GraphDB vs Neo4j: Key Differences Explained

Graph databases promise to lessen complexity by treating relationships as first-class data. To that end, Neo4j optimizes for speed and immediacy: labeled property graphs, index-free adjacency, and a traversal engine to answer multi-hop questions post-haste. For use cases like fraud detection, recommendations, and identity graphs, this method feels natural, fast, and oftentimes sufficient.
However, as data disseminates across teams, vendors, and domains, flexibility alone does not suffice. You need shared meaning. Ontologies, global identifiers, and formal semantics become consequential to answer not only the connections, but what must be true. To fit such criteria, GraphDB trades traversal speed for RDF, SPARQL, and built-in reasoning that prioritize interoperability and logical consistency.
By comparing Neo4j and GraphDB across data models, execution behavior, and real workloads, this article helps you choose the graph that fits the problem you’re actually solving.
What Is GraphDB?

GraphDB is an enterprise-grade RDF database designed for knowledge graphs, accenting semantics, interoperability, and logical correctness. It doesn’t target operational graph workloads but focuses on standards-based data integration, metadata management, and AI-ready knowledge systems. It implements W3C specifications end to end and is built to serve as long-lived semantic infrastructure.

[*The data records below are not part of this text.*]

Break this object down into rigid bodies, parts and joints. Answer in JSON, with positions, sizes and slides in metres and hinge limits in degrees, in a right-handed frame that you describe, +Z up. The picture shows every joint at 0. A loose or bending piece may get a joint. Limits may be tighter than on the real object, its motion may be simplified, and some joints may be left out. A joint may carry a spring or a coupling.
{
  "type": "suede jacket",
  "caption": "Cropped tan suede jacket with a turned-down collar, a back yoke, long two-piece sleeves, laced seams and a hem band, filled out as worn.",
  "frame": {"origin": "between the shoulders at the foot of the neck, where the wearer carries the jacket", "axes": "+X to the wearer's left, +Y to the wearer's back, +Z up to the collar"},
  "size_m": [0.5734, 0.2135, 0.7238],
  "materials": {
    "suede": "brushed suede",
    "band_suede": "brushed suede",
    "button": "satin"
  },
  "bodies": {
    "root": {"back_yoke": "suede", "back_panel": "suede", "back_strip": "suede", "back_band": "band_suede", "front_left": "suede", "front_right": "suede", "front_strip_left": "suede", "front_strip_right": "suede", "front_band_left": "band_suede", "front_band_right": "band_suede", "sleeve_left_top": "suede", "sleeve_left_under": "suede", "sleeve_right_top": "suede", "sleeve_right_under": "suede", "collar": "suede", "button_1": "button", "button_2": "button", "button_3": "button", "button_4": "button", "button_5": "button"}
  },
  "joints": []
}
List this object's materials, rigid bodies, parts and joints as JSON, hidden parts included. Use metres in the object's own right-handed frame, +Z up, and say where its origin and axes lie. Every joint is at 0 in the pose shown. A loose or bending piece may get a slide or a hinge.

RDF as the Core Data Model
GraphDB stores data as RDF triples: subject, predicate, object; each element is identified by a globally unique IRI. This makes it possible to merge data from many systems without identifier conflicts, a critical use case in large organizations where schemas overlap, containing datasets different teams, vendors, or public sources produce.
Contrary to property graphs, RDF deliberately avoids embedding structure-specific assumptions. Relationships are first-class predicates rather than edges with implicit semantics. This makes RDF slower to traverse but far more resilient when schemas evolve or overlap across domains, making it a cogent fit for cross-domain knowledge modeling.

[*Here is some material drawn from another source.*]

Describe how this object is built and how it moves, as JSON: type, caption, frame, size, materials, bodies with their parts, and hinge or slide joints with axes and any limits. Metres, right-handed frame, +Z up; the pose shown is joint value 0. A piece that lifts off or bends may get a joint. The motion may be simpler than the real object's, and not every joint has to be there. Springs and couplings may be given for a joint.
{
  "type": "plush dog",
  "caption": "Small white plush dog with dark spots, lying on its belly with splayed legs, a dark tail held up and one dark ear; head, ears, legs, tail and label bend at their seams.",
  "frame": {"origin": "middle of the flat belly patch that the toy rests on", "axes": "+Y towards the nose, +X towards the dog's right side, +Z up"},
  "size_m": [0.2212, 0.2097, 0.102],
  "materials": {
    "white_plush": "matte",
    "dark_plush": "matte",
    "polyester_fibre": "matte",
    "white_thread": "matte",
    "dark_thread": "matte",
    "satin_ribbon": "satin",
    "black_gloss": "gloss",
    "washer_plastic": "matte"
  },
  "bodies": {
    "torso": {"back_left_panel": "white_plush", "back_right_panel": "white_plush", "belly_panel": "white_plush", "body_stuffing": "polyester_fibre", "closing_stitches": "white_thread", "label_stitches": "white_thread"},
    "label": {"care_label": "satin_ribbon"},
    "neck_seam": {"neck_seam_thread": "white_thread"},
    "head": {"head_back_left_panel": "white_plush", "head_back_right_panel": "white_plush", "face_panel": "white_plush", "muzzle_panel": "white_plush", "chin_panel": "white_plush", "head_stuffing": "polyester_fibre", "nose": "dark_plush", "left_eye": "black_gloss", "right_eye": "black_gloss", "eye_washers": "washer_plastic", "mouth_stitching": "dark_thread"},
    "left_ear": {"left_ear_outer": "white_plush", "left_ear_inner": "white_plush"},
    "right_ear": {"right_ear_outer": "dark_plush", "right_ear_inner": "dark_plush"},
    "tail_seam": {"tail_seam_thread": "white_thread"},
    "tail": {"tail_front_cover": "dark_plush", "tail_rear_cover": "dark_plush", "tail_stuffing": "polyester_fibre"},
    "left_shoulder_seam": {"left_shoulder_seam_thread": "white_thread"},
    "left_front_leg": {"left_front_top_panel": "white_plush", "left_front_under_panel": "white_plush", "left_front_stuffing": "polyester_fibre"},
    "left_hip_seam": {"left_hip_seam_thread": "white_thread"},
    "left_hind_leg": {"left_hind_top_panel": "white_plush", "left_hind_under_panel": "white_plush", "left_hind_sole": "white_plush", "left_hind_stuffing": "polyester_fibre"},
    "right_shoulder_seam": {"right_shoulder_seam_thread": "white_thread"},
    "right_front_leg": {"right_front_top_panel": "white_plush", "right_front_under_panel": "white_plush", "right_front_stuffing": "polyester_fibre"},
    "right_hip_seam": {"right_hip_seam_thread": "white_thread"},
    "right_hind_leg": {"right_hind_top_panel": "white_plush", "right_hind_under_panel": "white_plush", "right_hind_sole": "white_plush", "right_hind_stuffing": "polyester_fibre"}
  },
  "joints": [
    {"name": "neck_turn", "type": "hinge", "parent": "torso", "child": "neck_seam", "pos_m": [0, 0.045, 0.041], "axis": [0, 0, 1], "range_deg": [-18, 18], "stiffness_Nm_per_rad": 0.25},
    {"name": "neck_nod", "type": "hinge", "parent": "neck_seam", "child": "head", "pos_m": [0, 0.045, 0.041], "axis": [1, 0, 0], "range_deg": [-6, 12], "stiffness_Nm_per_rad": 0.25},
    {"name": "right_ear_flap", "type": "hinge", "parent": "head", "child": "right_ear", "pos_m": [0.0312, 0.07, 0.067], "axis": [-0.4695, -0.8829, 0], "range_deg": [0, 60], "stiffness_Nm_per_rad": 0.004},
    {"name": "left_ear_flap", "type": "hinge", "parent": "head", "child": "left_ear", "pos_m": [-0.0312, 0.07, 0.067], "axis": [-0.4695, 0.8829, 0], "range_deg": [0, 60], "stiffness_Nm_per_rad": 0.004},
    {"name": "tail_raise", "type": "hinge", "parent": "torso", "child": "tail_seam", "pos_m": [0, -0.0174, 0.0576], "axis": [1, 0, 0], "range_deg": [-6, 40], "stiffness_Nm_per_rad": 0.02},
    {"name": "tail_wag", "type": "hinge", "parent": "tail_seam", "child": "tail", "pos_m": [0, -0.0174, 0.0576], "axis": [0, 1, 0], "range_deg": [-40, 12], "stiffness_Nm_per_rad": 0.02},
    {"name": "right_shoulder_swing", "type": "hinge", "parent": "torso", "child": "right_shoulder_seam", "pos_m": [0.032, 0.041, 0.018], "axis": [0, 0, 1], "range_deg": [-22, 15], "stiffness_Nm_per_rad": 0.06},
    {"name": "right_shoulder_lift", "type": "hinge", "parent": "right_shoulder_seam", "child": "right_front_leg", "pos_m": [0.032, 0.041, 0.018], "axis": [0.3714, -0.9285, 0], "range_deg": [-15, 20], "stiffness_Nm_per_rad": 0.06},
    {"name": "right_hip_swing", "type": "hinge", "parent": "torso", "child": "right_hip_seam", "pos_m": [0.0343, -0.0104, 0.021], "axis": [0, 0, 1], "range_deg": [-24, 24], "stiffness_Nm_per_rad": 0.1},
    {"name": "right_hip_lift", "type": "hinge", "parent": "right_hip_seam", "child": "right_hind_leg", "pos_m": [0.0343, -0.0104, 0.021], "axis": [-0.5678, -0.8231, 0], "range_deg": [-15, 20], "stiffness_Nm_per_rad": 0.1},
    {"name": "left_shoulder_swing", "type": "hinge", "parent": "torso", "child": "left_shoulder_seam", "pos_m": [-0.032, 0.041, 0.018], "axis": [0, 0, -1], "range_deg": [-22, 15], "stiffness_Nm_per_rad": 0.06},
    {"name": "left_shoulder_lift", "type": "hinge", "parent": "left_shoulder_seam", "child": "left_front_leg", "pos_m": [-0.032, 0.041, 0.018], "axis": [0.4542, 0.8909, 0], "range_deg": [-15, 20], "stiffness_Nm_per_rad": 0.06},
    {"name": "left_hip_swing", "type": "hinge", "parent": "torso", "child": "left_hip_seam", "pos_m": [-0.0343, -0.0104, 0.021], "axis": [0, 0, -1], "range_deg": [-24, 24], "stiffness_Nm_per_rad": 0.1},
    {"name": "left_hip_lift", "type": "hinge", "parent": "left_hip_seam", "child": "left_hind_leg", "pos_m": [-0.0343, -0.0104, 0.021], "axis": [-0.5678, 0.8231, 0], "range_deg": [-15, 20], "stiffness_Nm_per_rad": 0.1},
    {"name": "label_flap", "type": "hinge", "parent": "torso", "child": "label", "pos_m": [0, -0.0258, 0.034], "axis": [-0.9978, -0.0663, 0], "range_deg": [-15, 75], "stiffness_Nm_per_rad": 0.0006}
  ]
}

Ontologies, Reasoning, and Inference
GraphDB’s defining capability is its built-in reasoning engine. Ontologies that RDFS and OWL define establish formal semantics for classes, properties, hierarchies, and constraints. These ontologies actively shape the validity of the data and the new facts you can derive.

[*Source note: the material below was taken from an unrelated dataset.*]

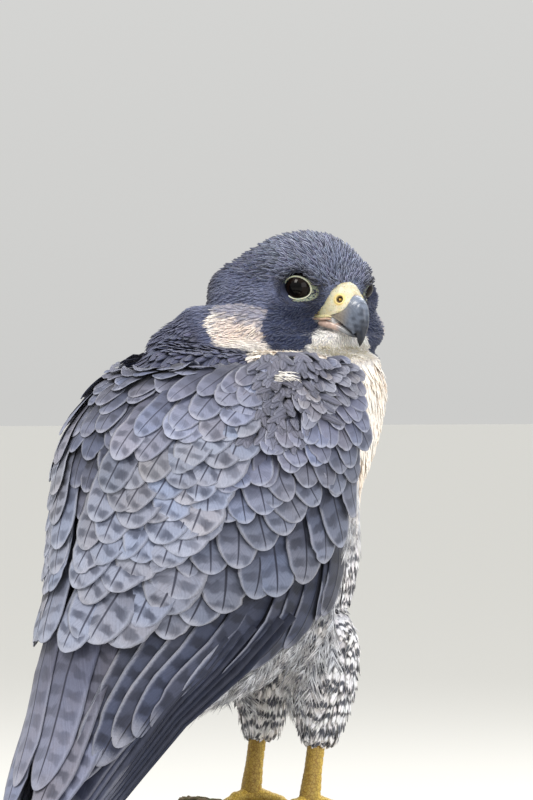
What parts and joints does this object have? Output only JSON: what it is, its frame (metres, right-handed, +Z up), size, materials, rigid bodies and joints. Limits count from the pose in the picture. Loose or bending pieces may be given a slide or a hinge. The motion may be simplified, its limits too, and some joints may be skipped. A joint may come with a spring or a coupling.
{
  "type": "peregrine falcon",
  "caption": "Still, life-size peregrine falcon perched on a cut length of branch over a plain display stand, its head turned over the right shoulder.",
  "frame": {"origin": "on the flat underside of the stand's base, below the perch", "axes": "+Z up, +X the way the bird's body heads, +Y towards its left side"},
  "size_m": [0.2549, 0.168, 0.3918],
  "materials": {
    "hood_feathers": "soft slate-blue feathers",
    "body_feathers": "soft cream feathers, barred dark on the flanks and thighs",
    "flight_feathers": "blue-grey vanes with darker bars and pale edges",
    "eye_surface": "wet, glossy, nearly black",
    "cere_skin": "waxy pale yellow skin",
    "bill_horn": "satin horn, blue-grey to black at the tip",
    "foot_skin": "scaly yellow skin",
    "claw_horn": "satin black horn",
    "branch_bark": "rough mossy bark with pale cut ends",
    "stand_wood": "dark stained and waxed board",
    "stand_steel": "satin steel rods"
  },
  "bodies": {
    "root": {"head": "hood_feathers", "neck": "hood_feathers", "torso": "body_feathers", "leg_left": "body_feathers", "leg_right": "body_feathers", "wing_left": "flight_feathers", "wing_right": "flight_feathers", "tail": "flight_feathers", "eye_left": "eye_surface", "eye_right": "eye_surface", "cere": "cere_skin", "bill_upper": "bill_horn", "bill_lower": "bill_horn", "foot_left": "foot_skin", "foot_right": "foot_skin", "claw_left_inner": "claw_horn", "claw_left_middle": "claw_horn", "claw_left_outer": "claw_horn", "claw_left_hind": "claw_horn", "claw_right_inner": "claw_horn", "claw_right_middle": "claw_horn", "claw_right_outer": "claw_horn", "claw_right_hind": "claw_horn", "perch": "branch_bark", "stand_base": "stand_wood", "stand_rod_left": "stand_steel", "stand_rod_right": "stand_steel"}
  },
  "joints": []
}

GraphDB applies forward-chaining reasoning at ingest time. As triples are written, the engine evaluates them against the configured ruleset and materializes all implied statements into storage. Subclass hierarchies, property inheritance, transitive relations, equivalence mappings, and domain or range implications become concrete data. Queries run against a logically closed graph, which keeps performance predictable and avoids runtime reasoning costs.
Just as important is consistency enforcement. GraphDB can reject writes that violate ontology rules, for example, disjoint classes, functional properties, and invalid cardinalities. In the event of a violation, the transaction fails and rolls back to prevent semantic drift. Neo4j supports uniqueness and existence constraints, but it can’t enforce logical consistency or extract new knowledge at the database layer.
Querying with SPARQL and RDF-star
GraphDB uses SPARQL 1.1 for querying, supporting complex pattern matching, aggregation, and federation across remote endpoints. SPARQL’s execution model treats queries as algebra over triples, instead of paths through a graph. The queries remain stable with schema evolution because predicates carry explicit meaning through IRIs in place of positional context. So your queries are more resilient to structural drift, though less intuitive for traversal-heavy workloads.
With RDF-star and SPARQL-star, GraphDB can attach metadata directly to statements without reifying triples into auxiliary nodes. RDF-star allows triples themselves to appear as subjects or objects of other triples. GraphDB natively stores these embedded statements for efficient queries over provenance, confidence scores, temporal validity, or source attribution, without exploding the graph size or complicating query structure. This is a significant feature in, for example, legal, scientific, and regulatory datasets.
Designed for Semantic Integration
Environments requiring data longevity, explainability, and standards compliance make for perfect use cases of GraphDB. It’s commonly used in life sciences, publishing, government, and enterprise knowledge platforms; in these systems, correctness, interoperability, and reasoning supercede millisecond-level traversal latency.
What Is Neo4j?

Neo4j is a native graph database built for fast traversal over highly connected data. It popularized the Labeled Property Graph (LPG) model and remains a popular choice for operational graph workloads prioritizing low latency, frequent updates, and developer productivity.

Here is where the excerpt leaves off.